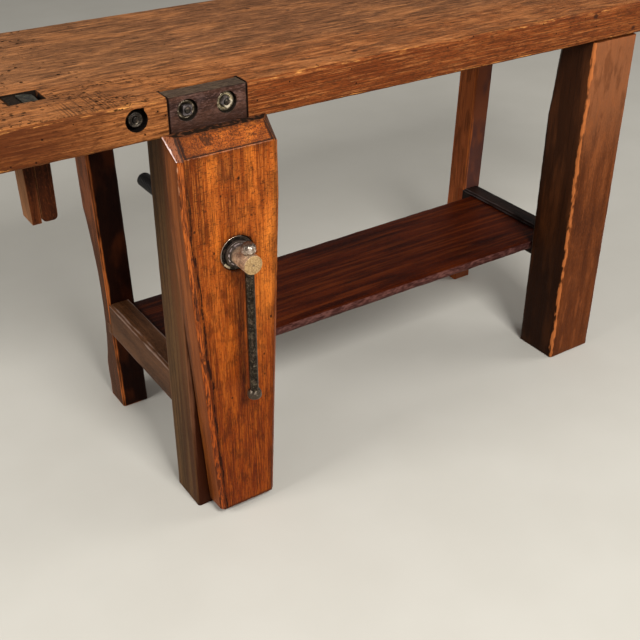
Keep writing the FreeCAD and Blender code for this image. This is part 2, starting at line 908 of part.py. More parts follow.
nodes = {
    "top_slab": make_top_slab,
    "jaw_block": make_jaw_block,
    "tie_bolts": make_tie_bolts,
    "bolt_washers": make_bolt_washers,
    "square_nuts": make_square_nuts,
    "round_nut": make_round_nut,
    "planing_stop": make_planing_stop,
    "stop_plate": make_stop_plate,
    "stop_plate_screw": plate_screw_shape,
    "stop_wedge": make_stop_wedge,
    "front_left_leg": make_front_left_leg,
    "front_right_leg": make_front_right_leg,
    "rear_left_leg": make_rear_left_leg,
    "rear_right_leg": make_rear_right_leg,
    "left_rail": make_left_rail,
    "right_rail": make_right_rail,
    "shelf": shelf_shape,
    "chop": make_chop,
    "parallel_guide": make_guide,
    "guide_peg": make_guide_peg,
    "guide_pin": make_guide_pin,
    "garter_key": make_garter_key,
    "screw_collar": make_screw_collar,
    "vise_screw": make_vise_screw,
    "vise_nut": make_vise_nut,
    "nut_screws": lambda: group(nut_screw_shapes()),
    "tommy_bar": make_tommy_bar,
    "bar_end_knob": make_bar_end_knob,
}

for name, make in nodes.items():
    save(name, make())
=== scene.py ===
# %% [markdown]
# An old joiner's bench. The frame that is loaded here holds the sizes, the joints and the plain
# solids. This lesson dresses them: worn timber, a threaded screw, browned iron, and the light.

# %% Load the bench
import json
import math

import bmesh
import bpy
from mathutils import Matrix, Vector


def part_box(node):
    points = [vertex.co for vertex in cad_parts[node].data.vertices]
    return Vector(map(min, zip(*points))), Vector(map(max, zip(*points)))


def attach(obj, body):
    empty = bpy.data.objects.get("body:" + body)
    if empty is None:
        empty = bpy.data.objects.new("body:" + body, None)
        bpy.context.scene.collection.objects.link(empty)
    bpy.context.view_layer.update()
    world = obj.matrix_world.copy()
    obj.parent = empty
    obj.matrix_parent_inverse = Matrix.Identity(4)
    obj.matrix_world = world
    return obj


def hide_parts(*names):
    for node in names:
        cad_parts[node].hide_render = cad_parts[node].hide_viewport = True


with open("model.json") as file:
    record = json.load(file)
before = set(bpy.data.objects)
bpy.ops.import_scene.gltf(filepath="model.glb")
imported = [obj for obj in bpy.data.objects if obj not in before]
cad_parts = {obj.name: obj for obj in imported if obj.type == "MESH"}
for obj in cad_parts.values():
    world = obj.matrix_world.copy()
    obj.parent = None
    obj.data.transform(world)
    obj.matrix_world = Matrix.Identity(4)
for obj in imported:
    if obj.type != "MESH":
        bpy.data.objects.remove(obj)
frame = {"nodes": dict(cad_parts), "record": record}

MM = 0.001
scene = bpy.context.scene
record = frame["record"]
body_name = {node: body for body, nodes in record["behaviour"]["bodies"].items() for node in nodes}
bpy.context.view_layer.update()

# %% [markdown]
# A material here is written as sums. The nodes could be placed and linked one by one, but then
# the formula is lost between them. A small class wraps a socket instead, so that an expression
# on values adds its own Math nodes, and the formula of the grain can be read as a formula.

# %% Material values as expressions
class Value:
    """One value in a material. Sums and products on it add Math nodes to the material's tree."""

    def __init__(self, tree, socket):
        self.tree = tree
        self.socket = socket

    def math(self, operation, *others):
        node = self.tree.nodes.new("ShaderNodeMath")
        node.operation = operation
        for index, term in enumerate((self,) + others):
            if isinstance(term, Value):
                self.tree.links.new(term.socket, node.inputs[index])
            else:
                node.inputs[index].default_value = term
        return Value(self.tree, node.outputs[0])

    def __add__(self, other):
        return self.math("ADD", other)

    def __sub__(self, other):
        return self.math("SUBTRACT", other)

    def __mul__(self, other):
        return self.math("MULTIPLY", other)

    def __truediv__(self, other):
        return self.math("DIVIDE", other)

    def __radd__(self, other):
        return self.math("ADD", other)

    def __rmul__(self, other):
        return self.math("MULTIPLY", other)

    def __rsub__(self, other):
        return (self * -1.0).math("ADD", other)

    def lowest(self, other):
        return self.math("MINIMUM", other)

    def highest(self, other):
        return self.math("MAXIMUM", other)

    def size(self):
        return self.math("ABSOLUTE")

    def between(self, low, high):
        """0 at low and 1 at high, with soft ends. It runs downwards when low is the larger."""
        share = ((self - low) * (1.0 / (high - low))).highest(0.0).lowest(1.0)
        return share * share * (3.0 - share * 2.0)

    def inside(self, low, high, soft):
        """1 from low to high, fading to 0 over a soft stretch outside them."""
        return self.between(low - soft, low) * self.between(high + soft, high)


# %% [markdown]
# A finish is a material that is being made. One method adds any other kind of node. On top of it
# stand the fields that every surface here uses: places in millimetres, stretched noise, specks.

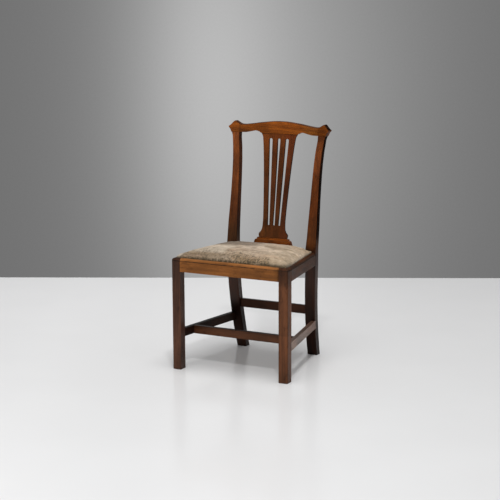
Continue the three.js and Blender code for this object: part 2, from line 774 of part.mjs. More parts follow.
function seat_frame_front() {
  const [front, back] = [seat_front(frame_inset), seat_front(frame_inset) + frame_front_width];
  const [wide, narrow] = [frame_inner(front) - glue_gap, frame_inner(back) - glue_gap];
  const outline = [[-wide, front], [wide, front], [narrow, back], [-narrow, back]];
  const body = solid(fallen(plate(outline, frame_foot, frame_top)));
  return jointed(body, on_both_sides(frame_front_tenon(0)), []);
}

function seat_frame_back() {
  const shoulder = notch_front(frame_inset) + glue_gap;
  const [front, back] = [notch_front(frame_inset) - frame_back_width, seat_back(frame_inset)];
  const right = [[frame_inner(front) - glue_gap, front], [frame_inner(shoulder) - glue_gap, shoulder],
    [notch_side(frame_inset), shoulder], [notch_side(frame_inset), back]];
  const left = right.map(([x, y]) => [-x, y]).reverse();
  const body = solid(fallen(plate([...right, ...left], frame_foot, frame_top)));
  return jointed(body, on_both_sides(frame_back_tenon(0)), []);
}

// Side view of a strip of webbing that rises over some of the strips it crosses
function web_line(start, end, crossings, rises_at) {
  const half = web_width / 2 + web_margin;
  const line = [[start, 0]];
  crossings.forEach((place, k) => {
    if (!rises_at(k)) return;
    line.push([place - half - web_ramp, 0], [place - half, web_lift]);
    line.push([place + half, web_lift], [place + half + web_ramp, 0]);
  });
  line.push([end, 0]);
  const under = line.map(([place, lift]) => [place, web_level + lift]);
  const over = under.map(([place, z]) => [place, z + web_thickness]).reverse();
  return [...under, ...over];
}

const web_rows = web_columns.map((row) => mix(seat_front(0), seat_back(0), 1 / 2) + row * web_pitch);

// Webbing from front to back, in one of the columns
function long_web(column) {
  const ends = [seat_front(frame_inset) + web_end_inset, seat_back(frame_inset) - web_end_inset];
  const section = web_line(...ends, web_rows, (row) => (row + column) % 2 === 0);
  const [low, high] = around(web_columns[column] * web_pitch, web_width);
  return solid(fallen(bar_across(section, low, high)));
}

// Webbing from side to side, in one of the rows
function cross_web(row) {
  const end = seat_side(web_rows[row] + web_width / 2, frame_inset) - web_end_inset;
  const columns = web_columns.map((column) => column * web_pitch);
  const section = web_line(-end, end, columns, (column) => (row + column) % 2 === 1);
  const shape = new THREE.Shape(section.map(([x, z]) => new THREE.Vector2(x, z)));
  const [front, back] = around(web_rows[row], web_width);
  return solid(fallen(board(shape, front, back)));
}

function hessian() {
  const inset = frame_inset + hessian_inset;
  const [front, back] = [seat_front(inset), notch_front(inset)];
  const [wide, narrow] = [seat_side(front, inset), seat_side(back, inset)];
  const outline = [[-wide, front], [wide, front], [narrow, back], [-narrow, back]];
  return solid(fallen(plate(outline, hessian_level, hessian_level + hessian_thickness)));
}

// Height of the cushion's surface: rounded at its edges and crowned over its middle
function cushion_height(x, y, inset) {
  const [side, front, back] = [seat_side(y, inset), seat_front(inset), seat_back(inset)];
  const swell = (inward) => {
    const short = Math.max(0, 1 - Math.max(0, inward) / (edge_radius - inset));
    return Math.sqrt(1 - short ** 2);
  };
  const edge = swell(side - Math.abs(x)) * swell(Math.min(y - front, back - y));
  const across = x / side;
  const along = (2 * y - front - back) / (back - front);
  return edge_level + (edge_rise - inset) * edge + crown_rise * (1 - across ** 2) * (1 - along ** 2);
}

// Numbers of the points round the rim of a grid, in turn from its first one
function grid_rim(wide, deep) {
  const [last_column, last_row] = [wide - 1, deep - 1];
  const across = Array.from({ length: last_column }, (_, k) => k);
  const along = Array.from({ length: last_row }, (_, k) => k * wide);
  return [
    ...across,
    ...along.map((k) => k + last_column),
    ...across.map((k) => last_row * wide + last_column - k),
    ...along.map((k) => last_row * wide - k),
  ];
}

// Solid under the cushion's surface, inset and brought down to a level
function cushion(inset, foot) {
  const columns = [...across_shares.slice(1).map((share) => -share).reverse(), ...across_shares];
  const rows = along_shares.map((share) => mix(seat_front(inset), seat_back(inset), share));
  const points = rows.flatMap((y) => columns.map((share) => {
    const x = share * seat_side(y, inset);
    return new THREE.Vector3(x, y, cushion_height(x, y, inset));
  }));
  const wide = columns.length;
  const corners = [];
  for (let row = 0; row + 1 < rows.length; row += 1) {
    for (let column = 0; column + 1 < wide; column += 1) {
      const a = row * wide + column;
      corners.push(a, a + 1, a + wide + 1, a, a + wide + 1, a + wide);
    }
  }
  const rim = grid_rim(wide, rows.length);
  const rim_foot = points.length;
  rim.forEach((k) => points.push(new THREE.Vector3(points[k].x, points[k].y, foot)));
  const middle = points.length;
  points.push(new THREE.Vector3(0, mix(seat_front(inset), seat_back(inset), 1 / 2), foot));
  rim.forEach((top, k) => {
    const next = (k + 1) % rim.length;
    corners.push(top, rim_foot + k, rim_foot + next, top, rim_foot + next, rim[next]);
    corners.push(middle, rim_foot + next, rim_foot + k);
  });
  const body = solid(fallen(new THREE.BufferGeometry().setFromPoints(points).setIndex(corners)));
  const notch = block(notch_side(inset), front_width, notch_front(inset), post_back, 0, crest_height);
  return jointed(body, [], on_both_sides(notch));
}

function stuffing() {
  const below = block(-front_width, front_width, -overrun, post_back, 0, stuffing_level);
  return cushion(frame_inset, frame_foot).subtract(solid(fallen(below)));
}

// Cover pulled over the stuffing, down the frame's edges and turned under them
function seat_cover() {
  const foot = ledge_height + glue_gap;
  const inside = cushion(cover_thickness, foot + cover_thickness);
  const [front, back] = [seat_front(cover_turn_under), notch_front(cover_turn_under)];
  const [wide, narrow] = [seat_side(front, cover_turn_under), seat_side(back, cover_turn_under)];
  const outline = [[-wide, front], [wide, front], [narrow, back], [-narrow, back]];
  const opening = fallen(plate(outline, foot - overrun, frame_foot));
  return jointed(cushion(0, foot), [], [inside, solid(opening)]);
}

// Geometry of a finished solid
function as_geometry(body) {
  const { vertProperties, triVerts } = body.getMesh();
  const geometry = new THREE.BufferGeometry();
  geometry.setAttribute('position', new THREE.Float32BufferAttribute(Array.from(vertProperties), 3));
  return geometry.setIndex(Array.from(triVerts));
}

const chair = new THREE.Group();

function add_piece(name, body, material) {
  const piece = new THREE.Mesh(as_geometry(body), material);
  piece.geometry.computeVertexNormals();
  piece.name = name;
  chair.add(piece);
}

// Piece made for the right side, and its mirror image for the left
function add_pair(name, body, material) {
  add_piece(`${name}_right`, body, material);
  add_piece(`${name}_left`, solid(mirrored(as_geometry(body))), material);
}

add_pair('front_leg', front_leg(), show_wood);
add_pair('back_post', back_post(), show_wood);
add_piece('front_rail', front_rail(), show_wood);
add_pair('side_rail', side_rail(), show_wood);
add_piece('back_rail', back_rail(), show_wood);
add_piece('crest_rail', crest_rail(), show_wood);
add_piece('splat', splat(), show_wood);
add_piece('shoe', shoe(), show_wood);
add_pair('side_stretcher', side_stretcher(), dark_wood);
add_piece('cross_stretcher', cross_stretcher(), dark_wood);
add_piece('back_stretcher', back_stretcher(), dark_wood);
add_pair('front_corner_block', front_corner_block(), frame_wood);
add_pair('back_corner_block', back_corner_block(), frame_wood);
add_pair('seat_frame_side', seat_frame_side(), frame_wood);
add_piece('seat_frame_front', seat_frame_front(), frame_wood);
add_piece('seat_frame_back', seat_frame_back(), frame_wood);
web_columns.forEach((_, k) => {
  add_piece(`long_webbing_${k + 1}`, long_web(k), jute);
  add_piece(`cross_webbing_${k + 1}`, cross_web(k), jute);
});
add_piece('hessian', hessian(), jute);
add_piece('stuffing', stuffing(), horsehair);
add_piece('seat_cover', seat_cover(), velvet);

// The origin is on the floor, under the middle of the chair's box
const box = new THREE.Box3().setFromObject(chair);
const middle = box.getCenter(new THREE.Vector3());
chair.children.forEach((piece) => piece.position.set(-middle.x, -middle.y, 0));

export default chair;
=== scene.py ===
import math
import random

import bmesh
import bpy
import numpy as np
from mathutils import Matrix, Vector


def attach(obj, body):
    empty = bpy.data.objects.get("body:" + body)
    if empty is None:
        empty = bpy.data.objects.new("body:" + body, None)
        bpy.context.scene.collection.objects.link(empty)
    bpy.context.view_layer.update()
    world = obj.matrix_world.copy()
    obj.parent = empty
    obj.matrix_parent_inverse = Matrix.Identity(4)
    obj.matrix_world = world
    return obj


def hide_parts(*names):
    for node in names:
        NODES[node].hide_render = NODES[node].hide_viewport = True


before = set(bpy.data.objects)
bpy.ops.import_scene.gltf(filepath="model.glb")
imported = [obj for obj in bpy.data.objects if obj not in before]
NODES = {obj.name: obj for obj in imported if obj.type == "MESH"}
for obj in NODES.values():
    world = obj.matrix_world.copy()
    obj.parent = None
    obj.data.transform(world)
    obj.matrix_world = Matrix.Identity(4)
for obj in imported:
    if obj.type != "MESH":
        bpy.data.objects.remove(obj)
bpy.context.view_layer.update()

SCENE = bpy.context.scene
UP = Vector((0, 0, 1))

# Camera, fitted to the edges of the chair in the photograph
IMAGE_SIZE = 500
SENSOR_WIDTH = 36
FOCAL_PIXELS = 1439.5
CAMERA_PLACE = Vector((2.5160, -5.0765, 1.5810))
AZIMUTH, ELEVATION, ROLL = (math.radians(a) for a in (26.623, 11.1785, -0.211))

# The seat's sizes, as the frame's source has them, with Y from the front legs' front face
CHAIR_MIDDLE = 0.24602
FRONT_WIDTH, BACK_WIDTH, SEAT_DEPTH, LEG = 0.506, 0.402, 0.376, 0.038
SEAT_FALL, MOULDING, CLEARANCE = 0.0085, 0.013, 0.0008
SEAT_BACK, POST_INNER = 0.386, 0.156
LEDGE, GAP, COVER = 0.439, 0.0003, 0.0015
MOULDING_STEP = 0.442
FRAME_TOP = LEDGE + COVER + 2 * GAP + 0.015
FALL_SHARE = SEAT_FALL / SEAT_DEPTH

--

__SHORT PROBLEM__:
Above are the entries; repeat their lines exactly, from the first through the one that contains "zip(*points))), Vector(map(max, zip(*points)))".

__COMPLETE RESPONSE__:
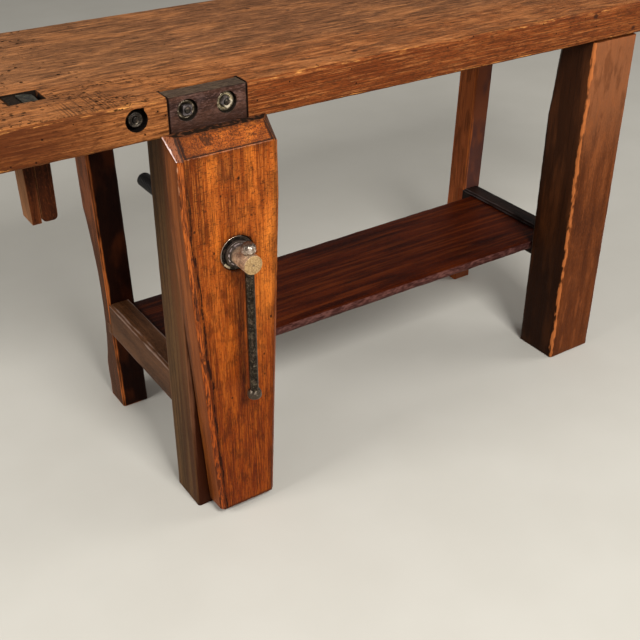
Keep writing the FreeCAD and Blender code for this image. This is part 2, starting at line 908 of part.py. More parts follow.
nodes = {
    "top_slab": make_top_slab,
    "jaw_block": make_jaw_block,
    "tie_bolts": make_tie_bolts,
    "bolt_washers": make_bolt_washers,
    "square_nuts": make_square_nuts,
    "round_nut": make_round_nut,
    "planing_stop": make_planing_stop,
    "stop_plate": make_stop_plate,
    "stop_plate_screw": plate_screw_shape,
    "stop_wedge": make_stop_wedge,
    "front_left_leg": make_front_left_leg,
    "front_right_leg": make_front_right_leg,
    "rear_left_leg": make_rear_left_leg,
    "rear_right_leg": make_rear_right_leg,
    "left_rail": make_left_rail,
    "right_rail": make_right_rail,
    "shelf": shelf_shape,
    "chop": make_chop,
    "parallel_guide": make_guide,
    "guide_peg": make_guide_peg,
    "guide_pin": make_guide_pin,
    "garter_key": make_garter_key,
    "screw_collar": make_screw_collar,
    "vise_screw": make_vise_screw,
    "vise_nut": make_vise_nut,
    "nut_screws": lambda: group(nut_screw_shapes()),
    "tommy_bar": make_tommy_bar,
    "bar_end_knob": make_bar_end_knob,
}

for name, make in nodes.items():
    save(name, make())
=== scene.py ===
# %% [markdown]
# An old joiner's bench. The frame that is loaded here holds the sizes, the joints and the plain
# solids. This lesson dresses them: worn timber, a threaded screw, browned iron, and the light.

# %% Load the bench
import json
import math

import bmesh
import bpy
from mathutils import Matrix, Vector


def part_box(node):
    points = [vertex.co for vertex in cad_parts[node].data.vertices]
    return Vector(map(min, zip(*points))), Vector(map(max, zip(*points)))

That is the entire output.